Lower output resolution to 1024×1024.
Restart ComfyUI between runs to reset accumulated VRAM if your driver is leaking allocations.

Blackwell sm_120 kernel missing / "no kernel image is available for execution on the device"

The RTX 5080 is Blackwell sm_120 — kernels for this architecture first ship in CUDA 12.8 (cu128) PyTorch wheels. If your install uses the older cu126 default you'll see kernel-missing errors at the first inference step. Reinstall PyTorch per step 1. The same gap affects FlashAttention 2 — FA2 wheels for sm_120 are still incomplete as of mid-2026 (see Dao-AILab/flash-attention#2168). ComfyUI's default attention path (PyTorch SDPA) covers sm_120, so the stock GGUF workflow is unaffected; only manual flash_attn_func calls hit the gap.

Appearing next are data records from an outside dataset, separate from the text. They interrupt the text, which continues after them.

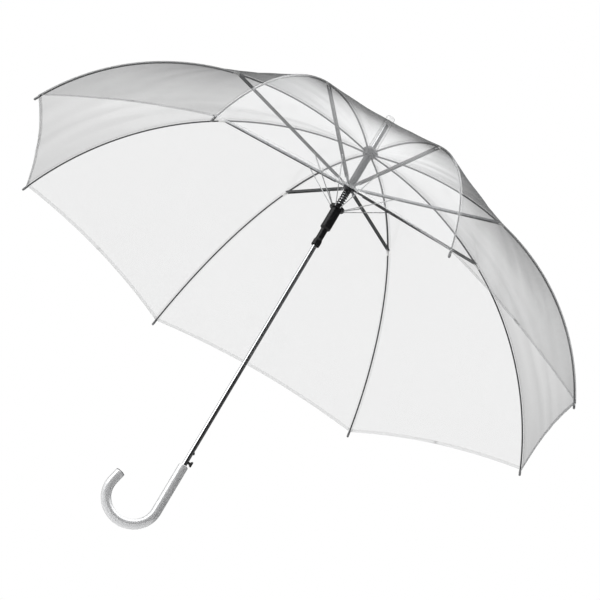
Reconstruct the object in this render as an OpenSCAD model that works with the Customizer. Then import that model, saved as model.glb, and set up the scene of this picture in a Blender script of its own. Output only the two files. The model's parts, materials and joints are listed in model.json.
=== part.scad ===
// Clear automatic stick umbrella with eight ribs and a crook handle.
// The shaft stands on +Z with the ferrule up. The origin is on its axis, in the middle of the held
// part of the grip.

/* [Canopy] */
// Number of ribs, and so of canopy gores
rib_count = 8; // [8]
// Radius of the open canopy at the rib tips
tip_r = 510; // [480:5:540]
// Drop of the rib tips below the rib hinges
tip_drop = 277; // [255:1:295]
// Thickness of the canopy solid
film_t = 0.25; // [0.2:0.05:0.6]
// How far the hem is drawn in at the middle of a gore
scallop = 12; // [0:1:20]

/* [Frame] */
// Height of the rib hinges above the origin
hub_z = 658; // [652:1:665]
// Drop of the upper runner's hinges below the rib hinges, open
runner_drop = 68; // [64:1:76]
// Radius at which a stretcher meets its rib, open
joint_r = 256; // [250:1:262]
// Radius of the hinge circle in the top notch and in the upper runner
pivot_r = 8; // [8]
// Half of the turn of the inner part of a rib, in degrees
inner_bow = 13.5; // [10:0.5:18]
// Rib diameter
rib_d = 3; // [2.4:0.2:3]
// Outer width of a stretcher channel
channel_w = 5.3; // [5.2:0.1:5.4]
// Height of a stretcher channel
channel_h = 3.4; // [3:0.2:3.4]
// Distance of a link's hinge along its stretcher from the upper runner
link_at = 75; // [72:1:78]
// Diameter of a link
link_d = 1.6; // [1.4:0.1:1.6]

/* [Shaft and runners] */
// Outer diameter of the shaft
shaft_d = 8; // [8]
// Wall of the shaft
shaft_wall = 0.7; // [0.6:0.1:0.8]
// Height of the top end of the shaft
shaft_top = 717; // [710:1:724]
// Height of the bottom end of the shaft, inside the handle
shaft_bottom = -30; // [-40:1:-10]
// Running gap between the shaft and a runner's bore
runner_gap = 0.3; // [0.3:0.05:0.4]
// Distance from the upper runner's hinges down to the lower runner's, open
runner_gap_open = 42; // [38:1:44]
// Turns of the opening spring
spring_turns = 12; // [9:1:12]

/* [Handle] */
// Diameter of the crook
handle_d = 16; // [15:0.5:18]
// Height of the top of the handle
handle_top = 49; // [45:1:50]
// Depth of the crook's bend centre below the origin
crook_z = 35.5; // [32:0.5:60]
// Radius of the bend, on the crook's centreline
crook_r = 41.5; // [38:0.5:44]
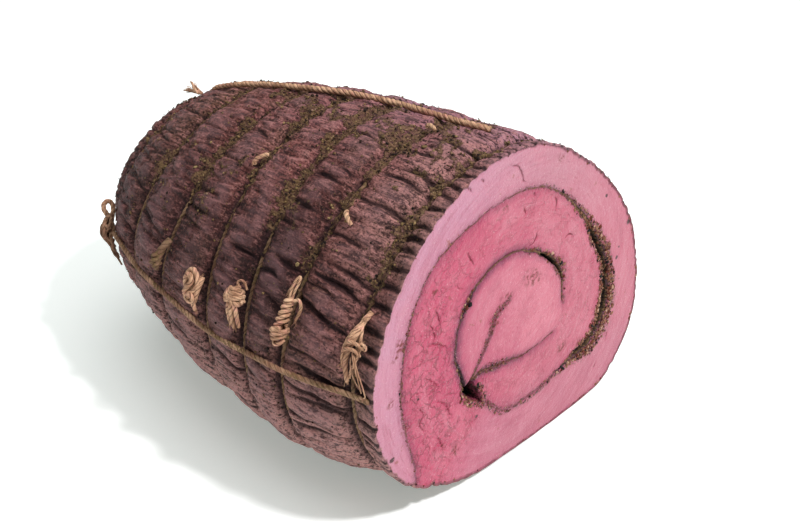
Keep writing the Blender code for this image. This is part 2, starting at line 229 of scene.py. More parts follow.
# %% [markdown]
# ## The crust's relief
#
# The string draws the roll in, so that it bulges between its loops. Across the bulges run
# sharp creases, where the outer layer was squeezed into pleats by the string. They are
# close and deep near the cut end and become broad lumps farther back. A grid of points
# over the whole skin carries this relief. A grid was chosen over sculpting because each
# crease can then be placed by numbers, and over bump alone because it shows in outline.

# %% A grid over the skin
COLUMNS = 720
around = np.linspace(0.0, 360.0, 1441)
room = cut_radius(around) * (1.0 - 0.5 * heap_round(around, 270.0, 34.0))
travelled = np.concatenate(([0.0], np.cumsum((room[1:] + room[:-1]) / 2.0)))
angles = np.interp(np.arange(COLUMNS) / COLUMNS, travelled / travelled[-1], around)

fine_places = np.linspace(0.0, 184.0, 1841)
mean_radius = 70.0 * taper(fine_places, TAPER)
step_out = np.hypot(np.diff(fine_places), np.diff(mean_radius))
run = np.concatenate(([0.0], np.cumsum(step_out)))
near_rim = np.array((0.0, 0.25, 0.6, 1.0, 1.5, 2.1))
SKIN_ROWS = 186
farther = np.interp(np.linspace(3.0, run[-1], SKIN_ROWS), run, fine_places)
places = np.concatenate((near_rim, farther))
place_grid, angle_grid = np.meshgrid(places, angles, indexing="ij")
skin = on_roll(place_grid, angle_grid)


def outward_of(grid):
    """Direction out of a grid of points whose rows run back along the roll."""
    along = np.gradient(grid, axis=0)
    across = np.roll(grid, -1, axis=1) - np.roll(grid, 1, axis=1)
    out = np.cross(across, along)
    return out / np.maximum(np.linalg.norm(out, axis=-1, keepdims=True), 1e-9)


outward = outward_of(skin)
outward *= np.sign(np.sum(outward[40, 0] * np.array((0.0, 1.0, 0.0))))
print("skin grid:", skin.shape[:2], "points")

# %% [markdown]
# Each band between two loops gets its own set of creases. A crease is a line along the
# roll with its own wander, depth and reach. The depth falls off steeply on both sides of
# the line, which leaves rounded pleats with a sharp valley between them.

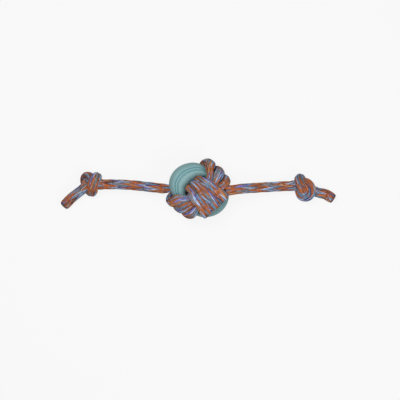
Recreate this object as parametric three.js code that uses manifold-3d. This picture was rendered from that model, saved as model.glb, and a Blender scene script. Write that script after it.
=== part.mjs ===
// Rope dog toy: one length of braided rope wound as a fist round a soft rubber ring,
// with a free arm, an overhand knot and a short sealed tail at each end.
// Millimetres, +Z up. The toy lies on the plane Z = 0, long way along X.
import * as THREE from 'three';
import Module from 'manifold-3d';
import { mergeVertices } from 'three/addons/utils/BufferGeometryUtils.js';

// Rope
const ROPE_DIAMETER = 13.6;
const ROPE_SIDES = 10;
const SEAT_GAP = 0.3;
const SEAT_REACH = 1.02 * ROPE_DIAMETER / 2 + SEAT_GAP;
const TURN_GAP = 0.8;
const SEAL_LENGTH = 2.6;
const SEAL_DIAMETER = 14;

// Rubber ring, free size and the size that the tight rope squeezes it to
const RING_LONG_OUTER = 45.3;
const RING_SHORT_OUTER = 36.2;
const RING_LONG_INNER = 22;
const RING_SHORT_INNER = 18.7;
const RING_HALF_HEIGHT = 12.8;
const RING_PINCH = 3.2;
const RING_PINCH_HEIGHT = 2;
const RING_STEPS = 60;
const GROOVE_DEPTH = 0.8;
const GROOVE_HALF_ANGLE = 5;
const GROOVE_ANGLES = [51, 79];

// How the fist lies
const LEFT_EXIT = [-48.2, 0.75, 27.1];
const RIGHT_EXIT = [48.2, -1.25, 43.2];
const FIST_CENTRE_X = 1.1;
const FIST_CENTRE_Y = -1.25;
const FIST_CENTRE_Z = 35.85;
const RING_HEADING = -30.5;
const RING_TILT = 16;
const WINDING_HEADING = -17.5;

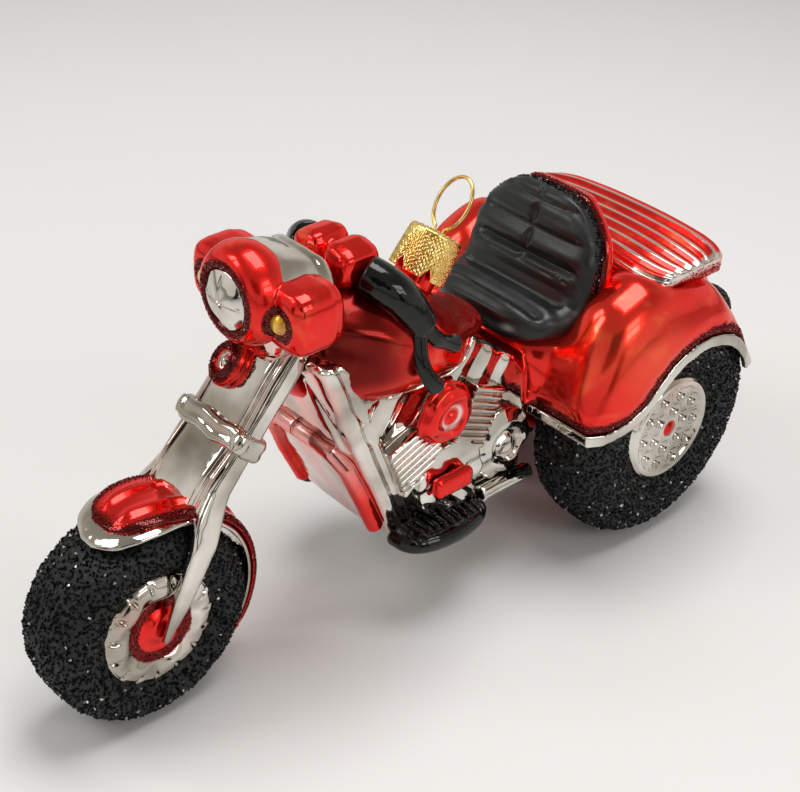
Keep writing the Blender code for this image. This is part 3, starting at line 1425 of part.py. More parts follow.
def make_tail_lamps(neighbours):
    size = (TAIL_LAMP_DEPTH * 2, TAIL_LAMP_RADIUS * 2, TAIL_LAMP_RADIUS * 2)
    lamp = ball("tail_lamp_left", size, "black_glitter", 18, 10)
    place(lamp, (TAIL_X + TAIL_LAMP_DEPTH, TAIL_LAMP_Y, TAIL_LAMP_Z))
    clear_of(lamp, *neighbours)
    smooth(lamp)
    smooth(mirrored("tail_lamp_right", lamp, "black_glitter"))


def build():
    tyres = make_tyres()
    wheel, hub = make_wheels()
    guard, lip = make_front_mudguard()
    tank = make_tank()
    leg_left, leg_right, web, clamp = make_fork(hub, tank, [tyres[0], guard, lip, tank])
    horn = make_horn(web)
    shell, lens, ambers = make_headlamp([leg_left, leg_right, web, horn, tank])
    head = make_steering_head(shell, [leg_left, leg_right, web, horn], tank)
    bar, grips = make_handlebar(head, tank)
    make_cap()
    make_hanger()
    tubes = make_down_tubes(tank)
    frame = make_frame(tank, head, [leg_left, leg_right, web, *tubes])
    footboards = make_footboards()
    make_engine(footboards[0])
    make_engine_trim()
    make_rails()
    seat = make_seat([tank, frame])
    lid = make_lid()
    seat_shell = make_seat_shell(seat, [lid])
    body = make_rear_body([frame, seat, seat_shell, lid], tyres)
    make_fender_lips(tyres[1])
    make_tail_lamps([body, tyres[1]])


clear_scene()
PARTS = new_collection("motor_trike_ornament")
CUTTERS = new_collection("cutters")
build()
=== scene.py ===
import math

import bmesh
import bpy
import numpy as np
from mathutils import Matrix, Vector, kdtree


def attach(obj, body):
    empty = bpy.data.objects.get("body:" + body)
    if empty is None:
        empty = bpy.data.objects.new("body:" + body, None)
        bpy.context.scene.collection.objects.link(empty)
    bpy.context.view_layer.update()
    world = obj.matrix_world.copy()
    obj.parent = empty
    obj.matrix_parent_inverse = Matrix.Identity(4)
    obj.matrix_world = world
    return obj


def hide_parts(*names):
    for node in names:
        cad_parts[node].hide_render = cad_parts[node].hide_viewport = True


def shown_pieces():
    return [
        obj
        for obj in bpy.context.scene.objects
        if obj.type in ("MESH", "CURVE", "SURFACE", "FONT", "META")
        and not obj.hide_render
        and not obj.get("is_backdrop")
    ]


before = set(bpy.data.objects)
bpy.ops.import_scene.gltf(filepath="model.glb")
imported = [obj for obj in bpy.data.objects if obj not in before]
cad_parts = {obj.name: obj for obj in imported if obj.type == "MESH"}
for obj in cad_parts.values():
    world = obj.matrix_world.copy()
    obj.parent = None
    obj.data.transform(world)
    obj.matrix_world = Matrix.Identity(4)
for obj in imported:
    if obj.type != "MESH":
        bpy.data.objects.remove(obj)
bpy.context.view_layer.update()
scene = bpy.context.scene
mm = 0.001
frontAxle = (52.538, 0.0, 18.212)  # the shapes below are written in millimetres
rearAxle = (-47.462, 0.0, 23.287)
sides = (("left", 1), ("right", -1))
rearWheels = {side: (rearAxle[0], sign * 17.4, rearAxle[2]) for side, sign in sides}
print("frame loaded with", len(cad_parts), "nodes")


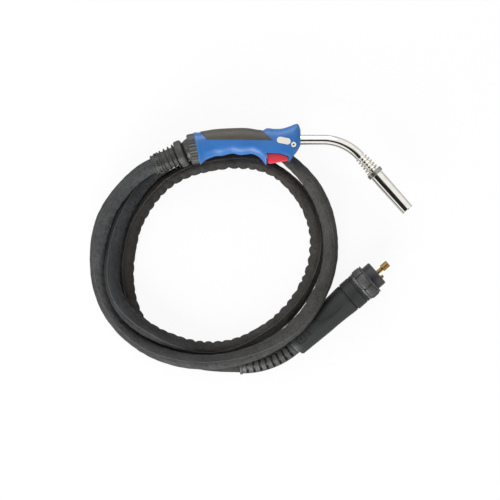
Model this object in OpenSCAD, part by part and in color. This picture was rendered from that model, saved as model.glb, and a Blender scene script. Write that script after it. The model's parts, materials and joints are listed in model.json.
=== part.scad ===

The `Unet Loader (GGUF)` node isn't visible after install

Per the ComfyUI-GGUF README, the node lives under the bootleg category. If it's missing from the node menu entirely:

Confirm the clone landed in ComfyUI/custom_nodes/ComfyUI-GGUF/ (not nested one level deeper).
Verify pip install --upgrade gguf ran in the same Python environment ComfyUI uses (use the embedded interpreter on Windows portable).
Restart ComfyUI fully (not just refresh the browser).

The `Load Diffusion Model` node throws "unsupported format" on a `.gguf` file

You're using the default loader, not the GGUF one. The stock ComfyUI Load Diffusion Model node only reads safetensors. Replace it with Unet Loader (GGUF) from the bootleg category — that's the whole point of installing the custom node in step 2.